FEEDBACK FROM USABILITY TESTING
It was still taking too much space, and the team pointed out that not all that information was needed on first glance since users scanning their batch list were looking for specific things, not everything at once.
RESOLUTION
I stripped the cards back to only the information users actually needed immediately, paired with the action icons. Everything else like the status of publishing, scheduling info, etc moved into the filtering and sorting system. Information you need when scanning lives on the card while information you need when you're looking for something specific lives in the filter. The cards got cleaner, and the filtering became genuinely useful rather than decorative.

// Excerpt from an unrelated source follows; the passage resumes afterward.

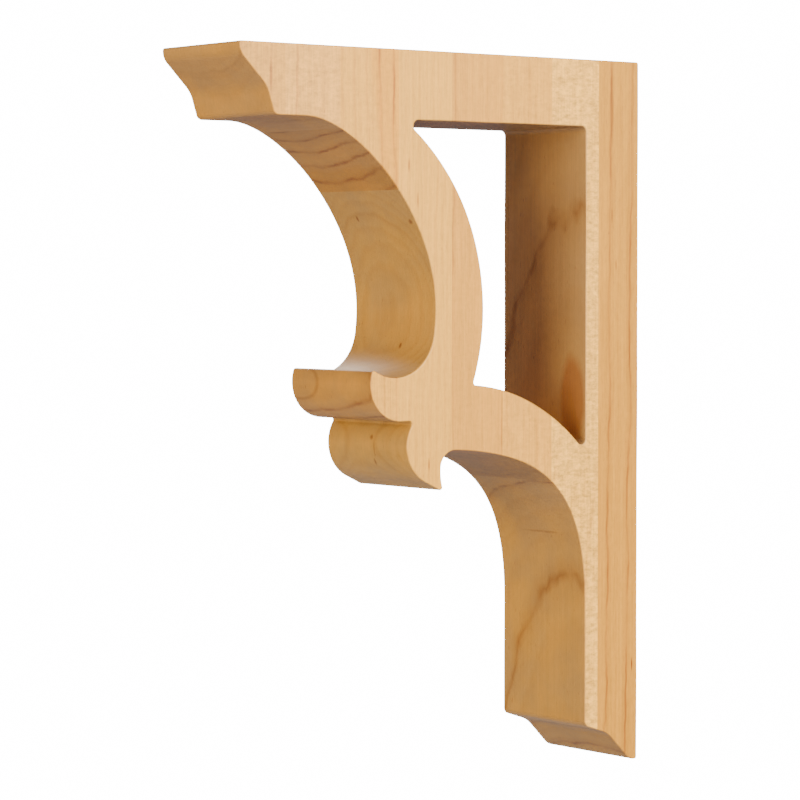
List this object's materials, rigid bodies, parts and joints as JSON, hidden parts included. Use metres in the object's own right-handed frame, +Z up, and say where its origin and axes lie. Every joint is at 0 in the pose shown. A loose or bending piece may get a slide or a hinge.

Search, filter, and sorting for info not in cards
Horizontal tabs to make large data sets navigable
Data visualizations replacing text heavy indicators
Only essential info visible on cards with detailed info moved to filters
Search
Filter
Sort

OUTCOME
V-Connect launched to market and is now live. 30+ client companies. 70+ course batches delivered. 1,800+ participants through the platform. A tool that once required an internal expert to navigate is now being used independently by people who had never seen it before.
30+
CLIENTS
1,800+
PARTICIPANTS
70+
COURSE BATCHES
REFLECTION
While the road to the final designs involved countless iterations and feedback sessions, the final product conveys the benefits of actively listening and incorporating feedback throughout the UX lifecycle. Redesigning the system and process instead of the visual interface reenforced the need to view products from a wider lens than only design and further intrigued me towards system based UX instead of visual based UX.
What shipped was meaningfully different from what I inherited.